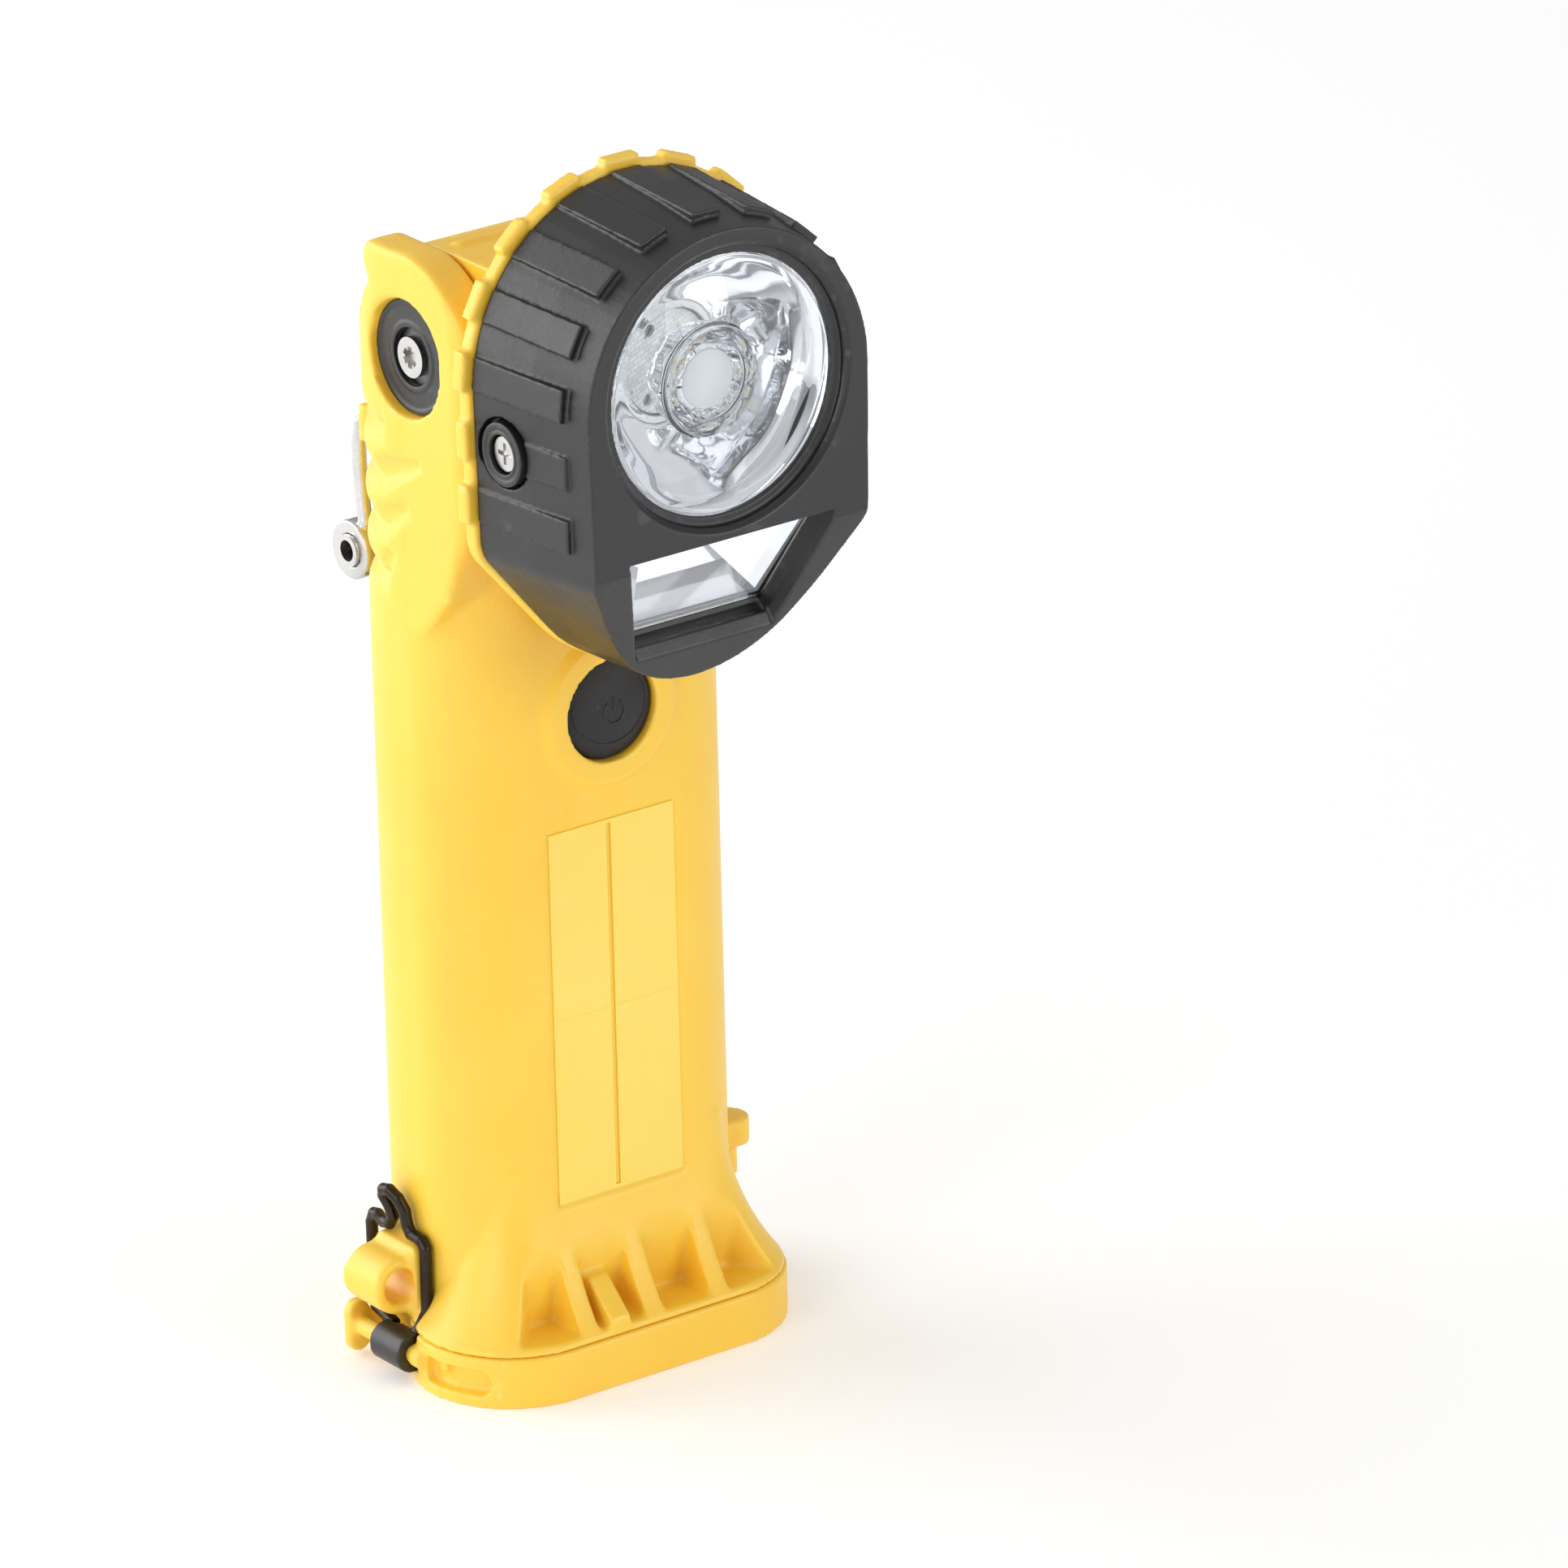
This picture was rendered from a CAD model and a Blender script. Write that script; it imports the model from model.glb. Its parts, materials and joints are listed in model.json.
"""A hand torch with a pivoting head, standing upright along Z on a studio floor.

The lens and the button face -Y. Lengths are in millimetres and are turned into
metres with MM, except in the shaders, the studio and the lights.
"""
import bpy, bmesh, json, math
import numpy as np
from mathutils import Matrix, Vector

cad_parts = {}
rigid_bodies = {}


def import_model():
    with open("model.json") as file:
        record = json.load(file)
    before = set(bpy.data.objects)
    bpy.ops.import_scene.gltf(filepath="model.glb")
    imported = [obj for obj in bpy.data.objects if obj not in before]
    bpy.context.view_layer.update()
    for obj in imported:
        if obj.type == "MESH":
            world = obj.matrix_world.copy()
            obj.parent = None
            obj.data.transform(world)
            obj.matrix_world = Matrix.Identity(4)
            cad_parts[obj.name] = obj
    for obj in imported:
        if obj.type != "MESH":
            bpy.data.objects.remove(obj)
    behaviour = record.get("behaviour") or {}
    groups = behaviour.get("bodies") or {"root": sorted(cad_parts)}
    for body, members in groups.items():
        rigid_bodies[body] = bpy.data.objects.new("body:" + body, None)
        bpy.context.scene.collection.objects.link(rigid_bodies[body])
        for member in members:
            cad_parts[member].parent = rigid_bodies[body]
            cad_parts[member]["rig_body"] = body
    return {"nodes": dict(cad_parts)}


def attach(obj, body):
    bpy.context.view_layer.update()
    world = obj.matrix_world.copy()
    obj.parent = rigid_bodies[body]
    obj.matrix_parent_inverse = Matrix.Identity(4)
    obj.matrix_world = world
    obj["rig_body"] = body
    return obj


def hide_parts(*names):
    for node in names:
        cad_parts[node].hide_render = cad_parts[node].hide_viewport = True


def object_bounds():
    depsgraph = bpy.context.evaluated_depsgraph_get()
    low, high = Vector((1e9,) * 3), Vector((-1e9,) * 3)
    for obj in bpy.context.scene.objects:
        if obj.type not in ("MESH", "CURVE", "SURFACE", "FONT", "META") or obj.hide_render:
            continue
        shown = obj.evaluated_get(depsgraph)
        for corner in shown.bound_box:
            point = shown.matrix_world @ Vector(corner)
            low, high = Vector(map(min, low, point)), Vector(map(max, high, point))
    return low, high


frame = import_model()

MM = 0.001
CAD_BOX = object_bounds()
NODES = frame["nodes"]

LAMP_Z = 169.0            # height of the lamp axis, which runs along Y at x = 0
BUTTON_Z = 107.8          # middle of the domed button
DOME_RADIUS = 19.9        # sphere of the button face
DOME_CENTRE_Y = 0.85
MARK_RADIUS = 0.17        # bar thickness of the button mark
MARK_LIFT = 0.02          # how far the power sign stands off the dome
POWER_RADIUS = 1.9
POWER_GAP = 0.65          # half of the opening in the power sign, radians


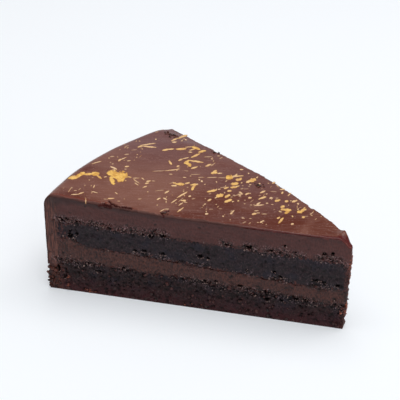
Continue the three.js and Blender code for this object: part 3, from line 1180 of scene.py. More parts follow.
# Each row holds the two ends, the width and the depth.
SLITS = tuple(Slit(*row) for row in (
    (99.4, 204.6, 104.0, 203.6, 2.6, 1.1), (103.0, 203.6, 110.6, 205.4, 2.0, 1.1),
    (108.8, 200.8, 112.2, 203.8, 1.5, 0.6), (111.8, 203.6, 116.6, 205.6, 2.0, 1.0),
    (116.6, 205.6, 121.0, 206.8, 1.0, 0.6), (120.6, 206.7, 131.2, 208.2, 1.9, 1.0),
    (87.0, 202.4, 97.8, 204.6, 0.6, 0.3), (161.6, 212.6, 168.8, 210.9, 1.3, 0.4),
    (161.8, 214.0, 163.6, 215.6, 1.2, 0.4), (120.4, 211.2, 135.2, 213.2, 0.6, 0.3),
))


def within(slit: Slit, x: Array, y: Array) -> Array:
    """Gives how far places in the picture lie inside a slit's ragged outline, below 0 outside it."""
    across_x, across_y = slit.x1 - slit.x0, slit.y1 - slit.y0
    part = ((x - slit.x0) * across_x + (y - slit.y0) * across_y) / (across_x**2 + across_y**2)
    part = np.clip(part, 0, 1)
    away = np.hypot(x - slit.x0 - part * across_x, y - slit.y0 - part * across_y)
    return 0.5 * slit.width * (1 + 0.4 * grain(x / 2.5, y / 1.2, 23)) - away


def torn_glaze(s: Array, v: Array, margin: float = 0.0) -> tuple[Array, Array]:
    """Finds the slits in the glaze.

    Args:
        s, v: The place on the plan.
        margin: By how much each slit is widened on every side, in the picture.

    Returns:
        The depth of the slits in millimetres, and a mark that is 1 inside them.
    """
    x, y = VIEW.seen_on_top(s, v)
    depth, inside = np.zeros(s.shape), np.zeros(s.shape)
    for slit in SLITS:
        bite = within(slit, x, y) + margin
        depth = np.maximum(depth, slit.depth * ease(bite, -0.3, 0.4))
        inside = np.maximum(inside, ease(bite, -0.4, 0.1))
    return depth, inside


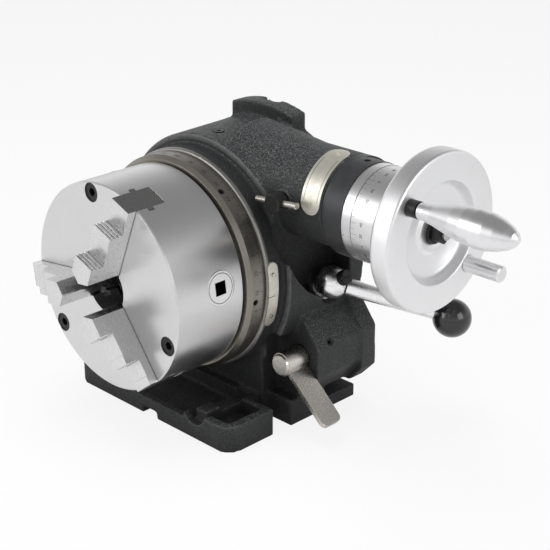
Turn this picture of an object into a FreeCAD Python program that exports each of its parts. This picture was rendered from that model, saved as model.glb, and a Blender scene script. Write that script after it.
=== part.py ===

Task requirements:
From the preceding material, extract every line exactly.

Full output:
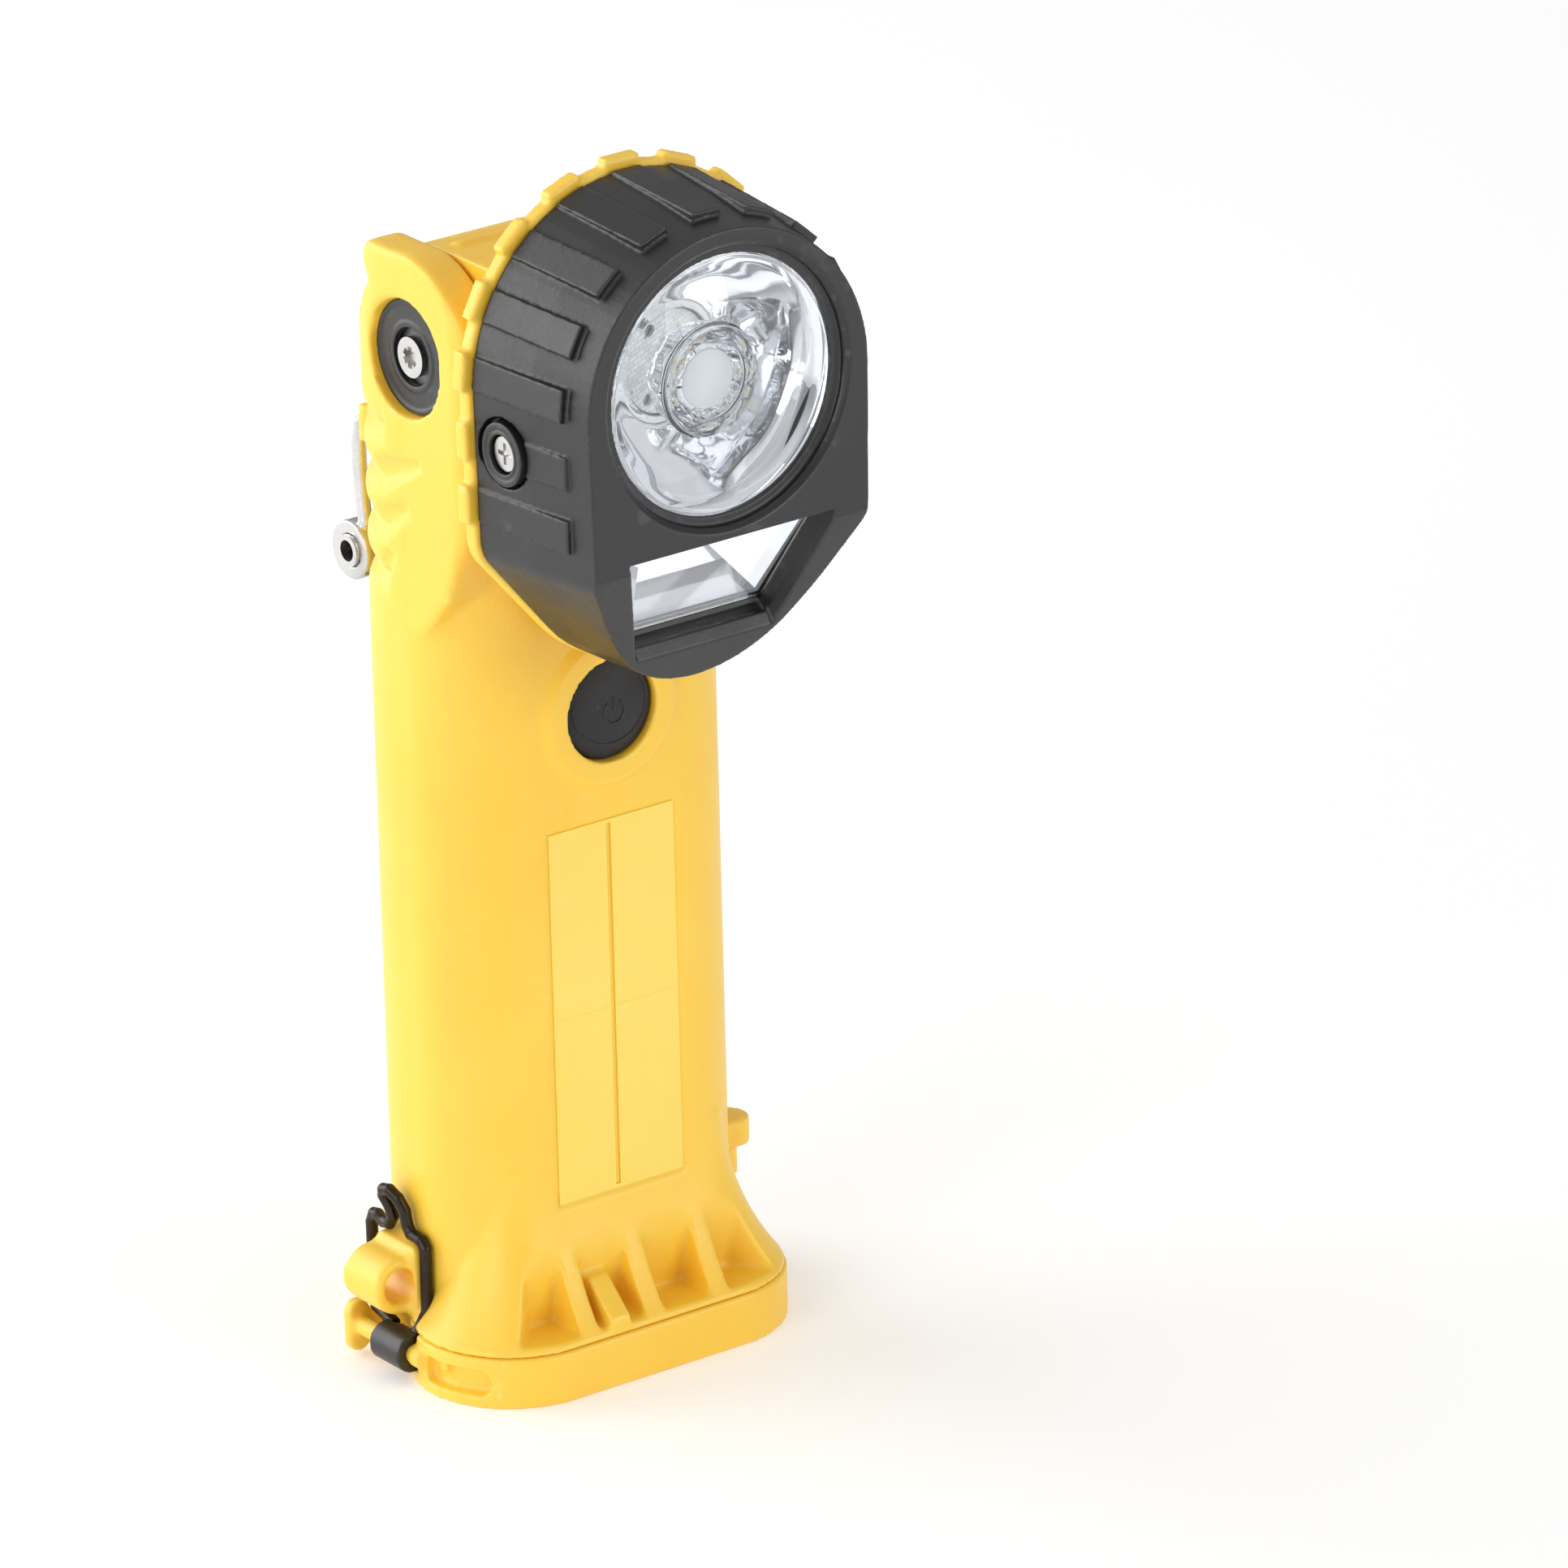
This picture was rendered from a CAD model and a Blender script. Write that script; it imports the model from model.glb. Its parts, materials and joints are listed in model.json.
"""A hand torch with a pivoting head, standing upright along Z on a studio floor.

The lens and the button face -Y. Lengths are in millimetres and are turned into
metres with MM, except in the shaders, the studio and the lights.
"""
import bpy, bmesh, json, math
import numpy as np
from mathutils import Matrix, Vector

cad_parts = {}
rigid_bodies = {}


def import_model():
    with open("model.json") as file:
        record = json.load(file)
    before = set(bpy.data.objects)
    bpy.ops.import_scene.gltf(filepath="model.glb")
    imported = [obj for obj in bpy.data.objects if obj not in before]
    bpy.context.view_layer.update()
    for obj in imported:
        if obj.type == "MESH":
            world = obj.matrix_world.copy()
            obj.parent = None
            obj.data.transform(world)
            obj.matrix_world = Matrix.Identity(4)
            cad_parts[obj.name] = obj
    for obj in imported:
        if obj.type != "MESH":
            bpy.data.objects.remove(obj)
    behaviour = record.get("behaviour") or {}
    groups = behaviour.get("bodies") or {"root": sorted(cad_parts)}
    for body, members in groups.items():
        rigid_bodies[body] = bpy.data.objects.new("body:" + body, None)
        bpy.context.scene.collection.objects.link(rigid_bodies[body])
        for member in members:
            cad_parts[member].parent = rigid_bodies[body]
            cad_parts[member]["rig_body"] = body
    return {"nodes": dict(cad_parts)}


def attach(obj, body):
    bpy.context.view_layer.update()
    world = obj.matrix_world.copy()
    obj.parent = rigid_bodies[body]
    obj.matrix_parent_inverse = Matrix.Identity(4)
    obj.matrix_world = world
    obj["rig_body"] = body
    return obj


def hide_parts(*names):
    for node in names:
        cad_parts[node].hide_render = cad_parts[node].hide_viewport = True


def object_bounds():
    depsgraph = bpy.context.evaluated_depsgraph_get()
    low, high = Vector((1e9,) * 3), Vector((-1e9,) * 3)
    for obj in bpy.context.scene.objects:
        if obj.type not in ("MESH", "CURVE", "SURFACE", "FONT", "META") or obj.hide_render:
            continue
        shown = obj.evaluated_get(depsgraph)
        for corner in shown.bound_box:
            point = shown.matrix_world @ Vector(corner)
            low, high = Vector(map(min, low, point)), Vector(map(max, high, point))
    return low, high


frame = import_model()

MM = 0.001
CAD_BOX = object_bounds()
NODES = frame["nodes"]

LAMP_Z = 169.0            # height of the lamp axis, which runs along Y at x = 0
BUTTON_Z = 107.8          # middle of the domed button
DOME_RADIUS = 19.9        # sphere of the button face
DOME_CENTRE_Y = 0.85
MARK_RADIUS = 0.17        # bar thickness of the button mark
MARK_LIFT = 0.02          # how far the power sign stands off the dome
POWER_RADIUS = 1.9
POWER_GAP = 0.65          # half of the opening in the power sign, radians


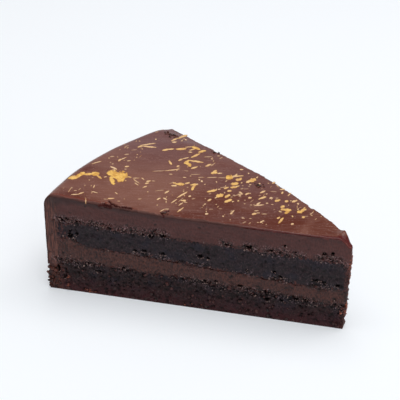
Continue the three.js and Blender code for this object: part 3, from line 1180 of scene.py. More parts follow.
# Each row holds the two ends, the width and the depth.
SLITS = tuple(Slit(*row) for row in (
    (99.4, 204.6, 104.0, 203.6, 2.6, 1.1), (103.0, 203.6, 110.6, 205.4, 2.0, 1.1),
    (108.8, 200.8, 112.2, 203.8, 1.5, 0.6), (111.8, 203.6, 116.6, 205.6, 2.0, 1.0),
    (116.6, 205.6, 121.0, 206.8, 1.0, 0.6), (120.6, 206.7, 131.2, 208.2, 1.9, 1.0),
    (87.0, 202.4, 97.8, 204.6, 0.6, 0.3), (161.6, 212.6, 168.8, 210.9, 1.3, 0.4),
    (161.8, 214.0, 163.6, 215.6, 1.2, 0.4), (120.4, 211.2, 135.2, 213.2, 0.6, 0.3),
))


def within(slit: Slit, x: Array, y: Array) -> Array:
    """Gives how far places in the picture lie inside a slit's ragged outline, below 0 outside it."""
    across_x, across_y = slit.x1 - slit.x0, slit.y1 - slit.y0
    part = ((x - slit.x0) * across_x + (y - slit.y0) * across_y) / (across_x**2 + across_y**2)
    part = np.clip(part, 0, 1)
    away = np.hypot(x - slit.x0 - part * across_x, y - slit.y0 - part * across_y)
    return 0.5 * slit.width * (1 + 0.4 * grain(x / 2.5, y / 1.2, 23)) - away


def torn_glaze(s: Array, v: Array, margin: float = 0.0) -> tuple[Array, Array]:
    """Finds the slits in the glaze.

    Args:
        s, v: The place on the plan.
        margin: By how much each slit is widened on every side, in the picture.

    Returns:
        The depth of the slits in millimetres, and a mark that is 1 inside them.
    """
    x, y = VIEW.seen_on_top(s, v)
    depth, inside = np.zeros(s.shape), np.zeros(s.shape)
    for slit in SLITS:
        bite = within(slit, x, y) + margin
        depth = np.maximum(depth, slit.depth * ease(bite, -0.3, 0.4))
        inside = np.maximum(inside, ease(bite, -0.4, 0.1))
    return depth, inside


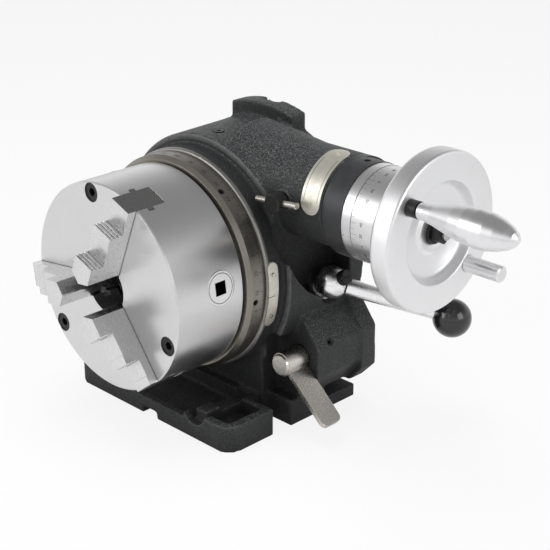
Turn this picture of an object into a FreeCAD Python program that exports each of its parts. This picture was rendered from that model, saved as model.glb, and a Blender scene script. Write that script after it.
=== part.py ===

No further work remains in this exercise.